U.S. troop deaths, overall NATO fatalities and Afghan civilian deaths all dropped as insurgent attacks fell off in their traditional strongholds in the country's south and east. However, insurgent activity was up in the north and west, where the Taliban and other groups have been less active in the past.
U.S. troop deaths declined overall from 404 last year to 295 as of Saturday.
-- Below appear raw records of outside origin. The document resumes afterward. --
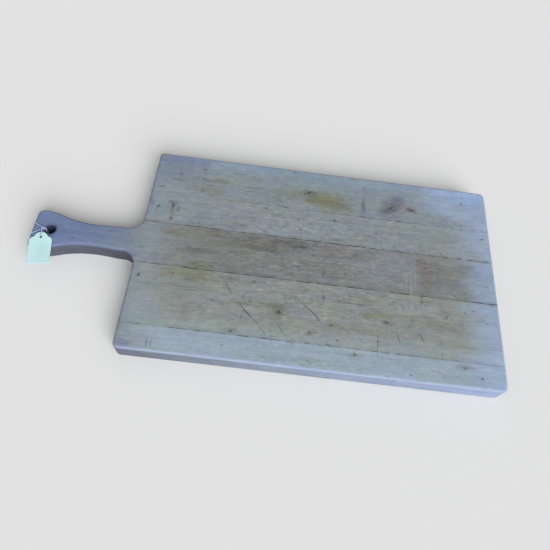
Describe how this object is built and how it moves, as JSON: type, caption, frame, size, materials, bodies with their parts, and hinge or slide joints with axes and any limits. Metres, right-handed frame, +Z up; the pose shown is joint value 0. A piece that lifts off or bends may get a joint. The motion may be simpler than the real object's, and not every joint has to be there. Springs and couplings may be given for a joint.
{
  "type": "wooden paddle chopping board",
  "caption": "Edge-glued wooden paddle board for chopping and serving, with a shaped handle, a hanging hole and a card price tag on a string.",
  "frame": {"origin": "centre of the board's footprint, on its underside, without the tag and its string", "axes": "+X along the grain from the handle to the blade's free end, +Y across the staves to the edge away from the narrow stave, +Z up out of the cutting face"},
  "size_m": [0.5808, 0.282, 0.0293],
  "materials": {
    "weathered_maple": "bare weathered hardwood, knife-cut and stained, matt",
    "dried_glue": "dark dried glue film in the joints, matt",
    "tag_card": "pale uncoated card, matt",
    "cotton_string": "twisted cotton string, matt"
  },
  "bodies": {
    "board": {"near_edge_stave": "weathered_maple", "near_inner_stave": "weathered_maple", "handle_stave": "weathered_maple", "far_inner_stave": "weathered_maple", "far_edge_stave": "weathered_maple", "glue_line_near_edge": "dried_glue", "glue_line_near_inner": "dried_glue", "glue_line_far_inner": "dried_glue", "glue_line_far_edge": "dried_glue", "tag_string": "cotton_string", "string_knot": "cotton_string"},
    "tag_loop": {"string_hitch": "cotton_string"},
    "tag": {"price_tag": "tag_card"}
  },
  "joints": [
    {"name": "tag_flip", "type": "hinge", "parent": "board", "child": "tag_loop", "pos_m": [-0.2769, -0.0016, 0.0272], "axis": [-0.9882, -0.1532, 0], "range_deg": [0, 165]},
    {"name": "tag_swing", "type": "hinge", "parent": "tag_loop", "child": "tag", "pos_m": [-0.2749, -0.0145, 0.0271], "axis": [0.0152, -0.0983, 0.995], "range_deg": [-45, 45]}
  ]
}
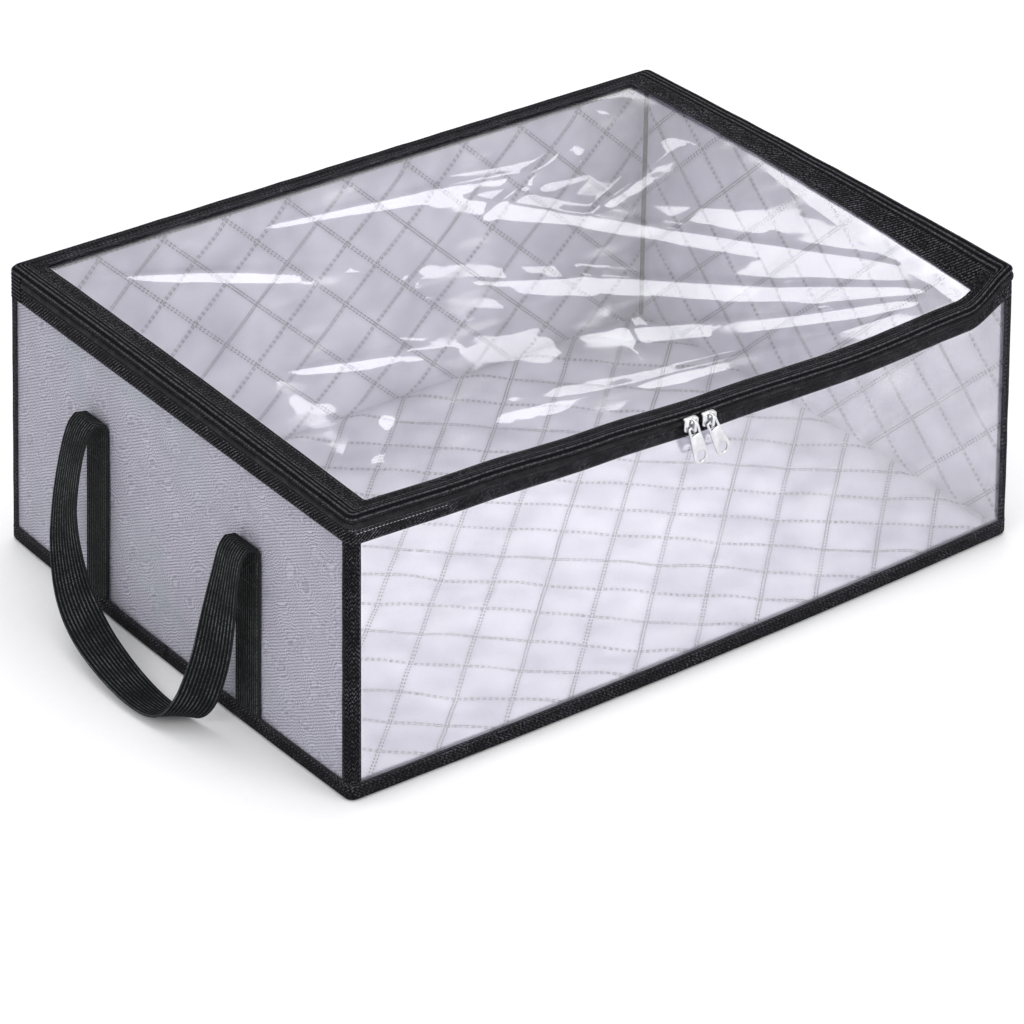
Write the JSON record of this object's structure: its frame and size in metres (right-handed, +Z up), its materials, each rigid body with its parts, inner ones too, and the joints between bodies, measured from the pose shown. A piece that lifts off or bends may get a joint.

A total of 394 foreign troops, including the Americans, were killed in 2012, down from 543 in 2011. The British, with the second-largest military presence, had 43 killed - the second-highest toll among countries with forces in Afghanistan, by AP's count.
Deaths from so-called insider attacks - Afghan police and troops killing foreign allies - surged to 61 in 45 attacks last year compared with 2011, when 35 coalition troops were killed in 21 attacks.
The number, provided by the NATO command, does not include the Dec. 24 killing of an American civilian adviser by a female member of the Afghan police, because the investigation is ongoing.
The focus of NATO's mission has largely veered from the battlefield to training the Afghans ahead of a pullout of most troops by 2014. The U.S plans to maintain a residual force, the size of which is now being determined.
A NATO report that tracks violence in the country showed a rise this year compared with the period before the surge of U.S. troops into the country. But the levels were down from last year and a peak in the summer of 2010.
Kabul and the country's second-largest city, Kandahar, saw a considerable drop in lethal attacks, but districts in Kandahar province remain among the most restive in Afghanistan.
Militant attacks, the report said, decreased countrywide by 7 percent through November compared with the same 11-month period last year. But they were up in the northern and western parts of the country.
US Toll in Afghanistan
2,042
Deaths
18,167
Wounded
Source: Department of Defense.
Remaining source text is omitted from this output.